With the Volt, GM is among the first to make some marketing hay from the unreleased EPA revisions, which evidently take into account onboard gasoline generators like the Volt's. Specifically, GM bases its 230-m.p.g. boast on a blend of the Volt's electric-only mode which has a 40-mile-range limit and charge-sustaining mode, with its 1.4-L electric generator running. (The generator is a small gas-powered engine that keeps the batteries charged while the car is being driven, hence the "extended range.")
Here's the breakdown: The 230-m.p.g. number, according to GM's Frank Weber, global-vehicle-line executive for the Volt, is a measurement of the car's "city-driving cycle" that's the 40 miles it can go without gas, plus one daily electric recharge, plus a little extra help from the gasoline it might need to continue to charge its batteries when they get low during driving in the city. It's basically measuring the Volt's electric-only-mode (with some help) mileage capacity. If the Volt got out on the highway where it's powered largely by gasoline and traveled 200 miles, the m.p.g. would drop like a stone and most likely be more in line with other hybrids.
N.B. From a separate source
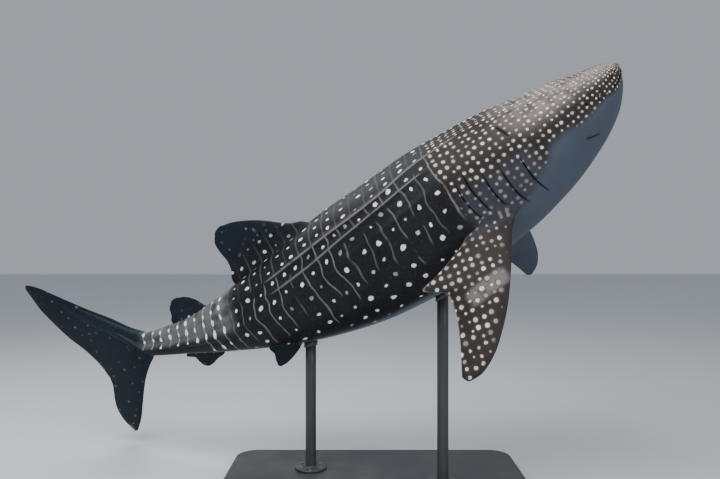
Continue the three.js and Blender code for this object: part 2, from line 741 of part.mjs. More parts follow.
/** A plain base plate with round corners and a small bevel, its underside at z = 0. */
function basePlate() {
  const { length, width, thickness, corner, bevel } = BASE;
  const x = length / 2 - bevel;
  const y = width / 2 - bevel;
  const shape = new THREE.Shape();
  shape.moveTo(-x + corner, -y);
  shape.lineTo(x - corner, -y);
  shape.absarc(x - corner, -y + corner, corner, -Math.PI / 2, 0);
  shape.lineTo(x, y - corner);
  shape.absarc(x - corner, y - corner, corner, 0, Math.PI / 2);
  shape.lineTo(-x + corner, y);
  shape.absarc(-x + corner, y - corner, corner, Math.PI / 2, Math.PI);
  shape.lineTo(-x, -y + corner);
  shape.absarc(-x + corner, -y + corner, corner, Math.PI, 1.5 * Math.PI);
  const plate = new THREE.ExtrudeGeometry(shape, {
    depth: thickness - 2 * bevel,
    bevelThickness: bevel,
    bevelSize: bevel,
    bevelSegments: 1,
    curveSegments: 6,
  });
  return plate.translate(0, 0, bevel);
}

/** A round solid on a vertical axis at (x, y), from [radius, height] pairs that run upward. */
function turned(x, y, pairs) {
  const outline = pairs.map(([radius, height]) => new THREE.Vector2(radius, height));
  return new THREE.LatheGeometry(outline, ROD.sides).rotateX(Math.PI / 2).translate(x, y, 0);
}

/** The round foot plate that a rod stands on. */
function foot(x, y, from) {
  const { radius, height, bevel } = FOOT;
  const top = from + height;
  return toGeometry(toSolid(turned(x, y, [[0, from], [radius, from], [radius, top - bevel], [radius - bevel, top], [0, top]])));
}

/** A plain rod from a height up to a height, cut to fit the belly. */
function rod(x, y, from, to, cutter) {
  const geometry = turned(x, y, [[0, from], [ROD.radius, from], [ROD.radius, to], [0, to]]);
  return toGeometry(toSolid(geometry).subtract(cutter));
}

// Assembly

const shark = new THREE.Group();
shark.rotation.set(radians(BANK), -radians(CLIMB), radians(HEADING), 'ZYX');

const cutter = bodyCutter();
const [upperLobe, lowerLobe] = caudalLobes(cutter);

shark.add(
  piece('head', head(), HEAD_SKIN),
  piece('gill_region', gillRegion(), HEAD_SKIN),
  piece('trunk_front', bodyLength(trimmed(evenStations(GILLS_END, TRUNK_MIDDLE))), DARK_SKIN),
  piece('trunk_rear', bodyLength(trimmed(evenStations(TRUNK_MIDDLE, TRUNK_END))), DARK_SKIN),
  piece('tail_stalk', bodyLength(trimmed(evenStations(TRUNK_END, STALK_END))), DARK_SKIN),
  piece('caudal_fin_upper', upperLobe, FIN_SKIN),
  piece('caudal_fin_lower', lowerLobe, FIN_SKIN),
  piece('first_dorsal_fin', rooted(fin(FIRST_DORSAL, middlePlane), cutter), FIN_SKIN),
  piece('second_dorsal_fin', rooted(fin(SECOND_DORSAL, middlePlane), cutter), FIN_SKIN),
  piece('anal_fin', rooted(fin(ANAL, middlePlane), cutter), FIN_SKIN),
  piece('pectoral_fin_right', rooted(fin(PECTORAL, pairedPlane(RIGHT_PECTORAL_POSE, PECTORAL)), cutter), HEAD_SKIN),
  piece('pectoral_fin_left', rooted(fin(PECTORAL, pairedPlane(LEFT_PECTORAL_POSE, PECTORAL)), cutter), HEAD_SKIN),
  piece('pelvic_fin_right', rooted(fin(PELVIC, pairedPlane(RIGHT_PELVIC_POSE, PELVIC)), cutter), FIN_SKIN),
  piece('pelvic_fin_left', rooted(fin(PELVIC, pairedPlane(LEFT_PELVIC_POSE, PELVIC)), cutter), FIN_SKIN),
  piece('eye_right', ballAt(EYE.station, EYE.angle, EYE.radius, EYE.sink), EYE_COLOUR, 0.15),
  piece('eye_left', ballAt(EYE.station, -EYE.angle, EYE.radius, EYE.sink), EYE_COLOUR, 0.15),
);

// The stand is upright under the turned animal, low enough to clear the tail
shark.updateMatrixWorld(true);
const sharkBox = new THREE.Box3().setFromObject(shark, true);
const floor = sharkBox.min.z - TAIL_CLEARANCE - BASE.thickness;
const turnedCutter = cutter.transform(shark.matrixWorld.elements);
const rodTops = Object.values(ROD_STATIONS).map((station) => frameAt(station).centre.clone().applyMatrix4(shark.matrixWorld));
const [frontTop, rearTop] = rodTops;
const footFloor = floor + BASE.thickness + GAP;
const rodFloor = footFloor + FOOT.height + GAP;

const stand = new THREE.Group();
const base = piece('stand_base', basePlate(), STAND_PAINT, 0.45, 0.6);
base.position.set((frontTop.x + rearTop.x) / 2, (frontTop.y + rearTop.y) / 2, floor);
stand.add(
  base,
  piece('stand_foot_front', foot(frontTop.x, frontTop.y, footFloor), STAND_PAINT, 0.4, 0.7),
  piece('stand_foot_rear', foot(rearTop.x, rearTop.y, footFloor), STAND_PAINT, 0.4, 0.7),
  piece('stand_rod_front', rod(frontTop.x, frontTop.y, rodFloor, frontTop.z, turnedCutter), STAND_PAINT, 0.4, 0.7),
  piece('stand_rod_rear', rod(rearTop.x, rearTop.y, rodFloor, rearTop.z, turnedCutter), STAND_PAINT, 0.4, 0.7),
);

const model = new THREE.Group();
model.add(shark, stand);
model.updateMatrixWorld(true);
const box = new THREE.Box3().setFromObject(model, true);
model.position.set(-(box.min.x + box.max.x) / 2, -(box.min.y + box.max.y) / 2, -box.min.z);

export default model;
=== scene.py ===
"""Whale shark, a juvenile of 5.5 m as a still museum model on a plain display stand.

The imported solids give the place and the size. This script grows one smooth skin over them, with
gill flaps, lips, eye seats, nostrils and flared fin roots, paints its spots, bars and ridge lines
from maps that follow the body, and adds the eyes, the stand, the floor, the light and the camera.

Metres, +Z up. Lengths on the animal are fractions of its total length. A station runs from the
snout (0) to the root of the tail fin (0.785). An angle runs round the section in degrees from the
middle of the back (0) over the flank (90) to the middle of the belly (180), positive on the right.
"""

from __future__ import annotations

import logging
import math
from collections.abc import Iterable
from dataclasses import dataclass, field
from enum import Enum
from functools import cached_property

import bmesh
import bpy
import numpy as np
from bmesh.types import BMEdge, BMesh, BMVert
from bpy.types import Material, NodeTree, Object
from mathutils import Matrix, Vector
from mathutils.bvhtree import BVHTree

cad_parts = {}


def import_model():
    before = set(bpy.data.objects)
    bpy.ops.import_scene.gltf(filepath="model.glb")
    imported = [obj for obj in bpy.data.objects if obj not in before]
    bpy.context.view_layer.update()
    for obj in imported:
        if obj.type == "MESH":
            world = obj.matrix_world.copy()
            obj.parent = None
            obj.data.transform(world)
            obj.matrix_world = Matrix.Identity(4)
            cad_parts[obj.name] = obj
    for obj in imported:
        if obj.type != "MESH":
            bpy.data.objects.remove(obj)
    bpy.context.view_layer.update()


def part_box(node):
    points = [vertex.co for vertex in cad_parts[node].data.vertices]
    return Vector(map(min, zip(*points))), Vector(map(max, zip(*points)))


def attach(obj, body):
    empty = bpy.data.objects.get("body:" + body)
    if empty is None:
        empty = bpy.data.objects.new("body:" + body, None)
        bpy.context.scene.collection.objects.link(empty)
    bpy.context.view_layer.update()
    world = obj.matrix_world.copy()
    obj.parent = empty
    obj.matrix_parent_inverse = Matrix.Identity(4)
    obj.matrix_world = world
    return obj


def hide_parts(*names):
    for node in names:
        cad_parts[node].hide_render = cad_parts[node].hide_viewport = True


LOG = logging.getLogger("whale_shark")

# Metres within which two heights count as the same
NEAR = 1e-6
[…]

In the end, the EPA's new EREV testing process, like the one that California's Air Resources Board (ARB) uses, may not actually measure gasoline usage at all but rather kilowatt hours per 100 miles, or kWh/100m. That figure is converted into miles per gallon, which effectively makes miles per gallon irrelevant.
GM says the EPA will weight plug-in electric vehicles as traveling more city miles than highway miles on only electricity, presumably figuring that people buy electric cars primarily for local driving. GM expects the Volt to consume 25 kilowatt hours per 100 miles of city driving. At the U.S. average cost of electricity (approximately 11 cents per kWh), a typical Volt driver would pay about $2.75 for enough electricity to travel 100 miles, or less than 3 cents per mile. (Conversely, a gasoline-powered car that gets 20 m.p.g., for which the driver pays $3 per gallon, has a per-mile fuel cost of 15 cents.)
Also, if you use the electric vehicle's or hybrid's electric-only mode, the miles per gallon are "infinite or have no meaning since no gas is being consumed," according to Anthony Eggert of California's ARB. Of course, it takes oil, coal, nuclear, wind or hydro power to create the energy electric cars are powered on, so even eco saints don't get off free. To complicate matters further, if you want a hydrogen-fuel-cell-powered vehicle, like a Honda FCX Clarity, you will need to measure mileage in m.p.k., or miles per kilograms of hydrogen. The Clarity gets roughly 60 m.p.k.
Eggert is in charge of science and technology policy for the state agency, which sets greenhouse-gas performance standards (GHGP) and develops "miles per gasoline gallon equivalents" (MPGGE) for electric and hydrogen-fuel-cell vehicles so it can rate the amount of harmful CO2 released into the air. It's all very confusing and is likely to get even worse, according to Eggert, who doesn't "even bother" with GM's 230-m.p.g. claim. "We ignore such claims entirely," he says. "We look at total energy consumed so we can figure out how much greenhouse gas is being emitted into the air." That is, the industry may be moving from miles per gallon to miles per bucket of soot or, in ARB's case, grams of CO2 per mile. For example, ARB rates a Ford Explorer at 400 grams of CO2 per mile for greenhouse-gas emissions. A Toyota Prius is rated at 200 grams per mile.
The new carbon-emission ratings are destined to be part of our car-buying futures. Now it's up to ad agencies to make these new performance metrics sound sexy.